Todos os homens hão de ver como Ele virá sobre as nuvens. Julgando a todos, dirá aos que estiverem à sua direita: “Vinde, benditos de meu Pai, possuí o reino que vos está preparado desde a criação do mundo, porque tive fome, e destes-me de comer” (Mt 25, 34-35). E a outros dirá: “Está bem, servo bom e fiel, já que foste fiel em poucas coisas, dar-te-ei a intendência de muitas; entra no gozo de teu senhor” (Mt 25, 23).
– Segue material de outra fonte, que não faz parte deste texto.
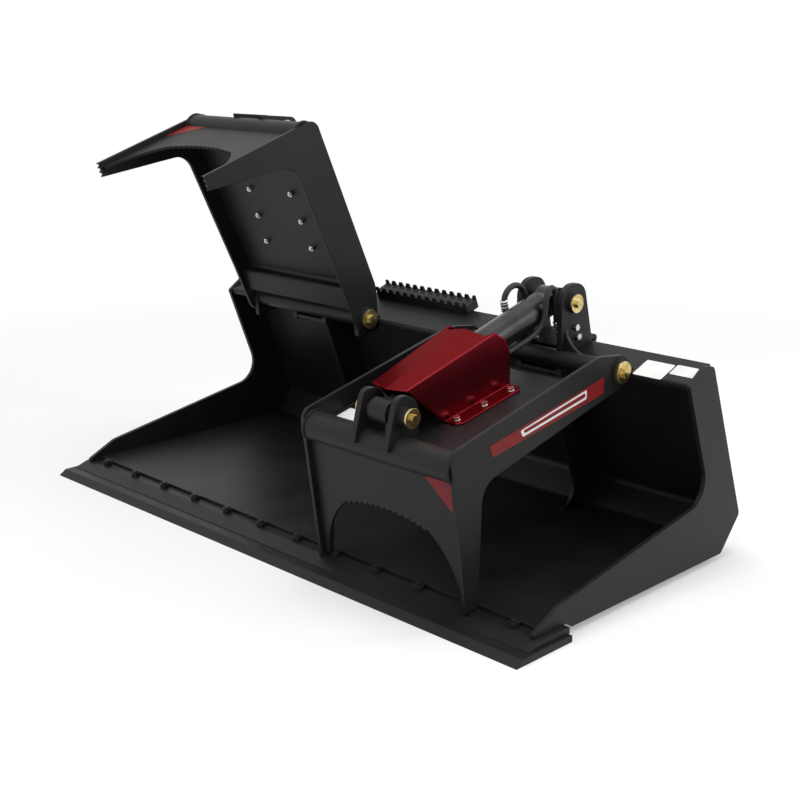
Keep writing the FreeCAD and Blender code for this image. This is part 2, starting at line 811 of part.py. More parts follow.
def make_guard(skin):
    """Folded cover over the cylinder: two top facets, two upright sides and a bolted flange on each."""
    skin_up = FreeCAD.Vector(0, -math.sin(arm_angle), math.cos(arm_angle))
    down = FreeCAD.Vector(0, 0, -1)
    corners = []
    for point in (guard_outer_front, guard_fold_front, guard_inner_front):
        corners.append(on_guard_top(*point[:2]))
    notch = []
    for x, y in ((guard_outer_rear[0] - guard_notch_lead, guard_outer_rear[1] - guard_notch_depth),
                 (guard_fold_rear[0], guard_fold_rear[1]),
                 (guard_inner_rear[0] + guard_notch_lead, guard_inner_rear[1] - guard_notch_depth)):
        notch.append(on_guard_top(x, y))
    outer_rear = on_guard_top(*guard_outer_rear[:2])
    inner_rear = on_guard_top(*guard_inner_rear)
    guard = sheet_facet([corners[0], outer_rear, notch[0], notch[1], corners[1]], down)
    guard = guard.fuse(sheet_facet([corners[1], notch[1], notch[2], inner_rear, corners[2]], down))
    for edge, front, rear in ((1, corners[0], outer_rear), (-1, corners[2], inner_rear)):
        low_front = on_guard_side(edge, guard_foot_front, skin_height(guard_foot_front))
        low_rear = on_guard_side(edge, guard_foot_rear, skin_height(guard_foot_rear))
        high = on_guard_side(edge, *guard_chamfer_high)
        low = on_guard_side(edge, *guard_chamfer_low)
        side = [front, rear, high, low, low_rear, low_front]
        guard = guard.fuse(sheet_facet(side, FreeCAD.Vector(-edge, 0, 0)))
        inward = FreeCAD.Vector(-edge * guard_thickness, 0, 0)
        out = FreeCAD.Vector(edge * guard_flange, 0, 0)
        back = (low_rear - low_front).normalize() * guard_flange_corner
        in_corner = FreeCAD.Vector(-edge * guard_flange_corner, 0, 0)
        flange = [low_front + inward, low_rear + inward, low_rear, low_rear + out + in_corner,
                  low_rear + out - back, low_front + out + back, low_front + out + in_corner, low_front]
        guard = guard.fuse(sheet_facet(flange, skin_up))
    guard = guard.cut(skin)
    for centre in guard_bolt_places():
        guard = guard.cut(Part.makeCylinder(guard_bolt_diameter / 2.0 + bolt_hole_clearance, 20.0,
                                            centre - skin_up * 2.0, skin_up))
    return guard.removeSplitter()


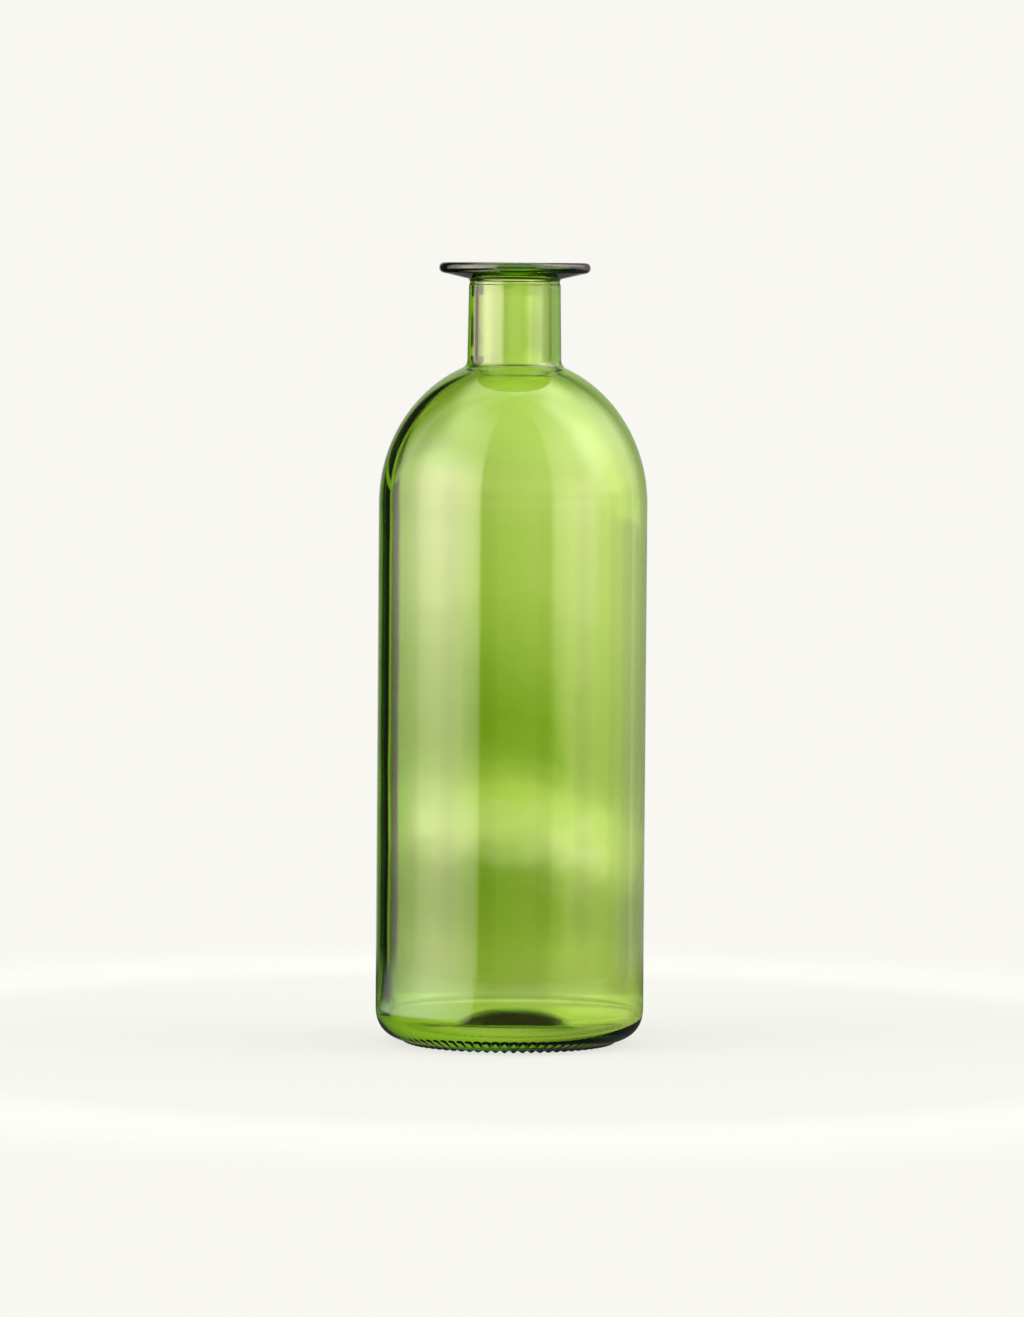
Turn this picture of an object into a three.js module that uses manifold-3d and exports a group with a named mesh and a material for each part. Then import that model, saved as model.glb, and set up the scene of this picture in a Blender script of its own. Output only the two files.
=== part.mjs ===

A outros, porém, dirá: “Apartai-vos de mim, malditos, para o fogo eterno, que foi preparado para o demônio e para os seus anjos” (Mt 25, 41). E ainda: “Servo mau e preguiçoso” (Mt 25, 26). E serão entregues aos algozes e, atadas as mãos e os pés, serão atirados às trevas exteriores. Os justos, porém, resplandecerão como o sol ou mais do que ele.
Aquele dia será o horror para os maus. Não serão necessários nem documentos, nem provas, nem testemunhas: o eterno e justo Juiz supre tudo isso. É Ele quem acusa, dá testemunho e emite a sentença. Ele tudo sabe, nada lhe é oculto. Naquele dia não haverá ricos e pobres, fracos e poderosos, protegidos e protetores — serão somente os fatos nus e crus, em toda a sua realidade. Todas as máscaras cairão, e a verdade aparecerá em toda a clareza.
Afastemos de nós as vestes imundas do pecado, armemo-nos com as armas da luz, pratiquemos o bem e a glória de Deus nos revestirá.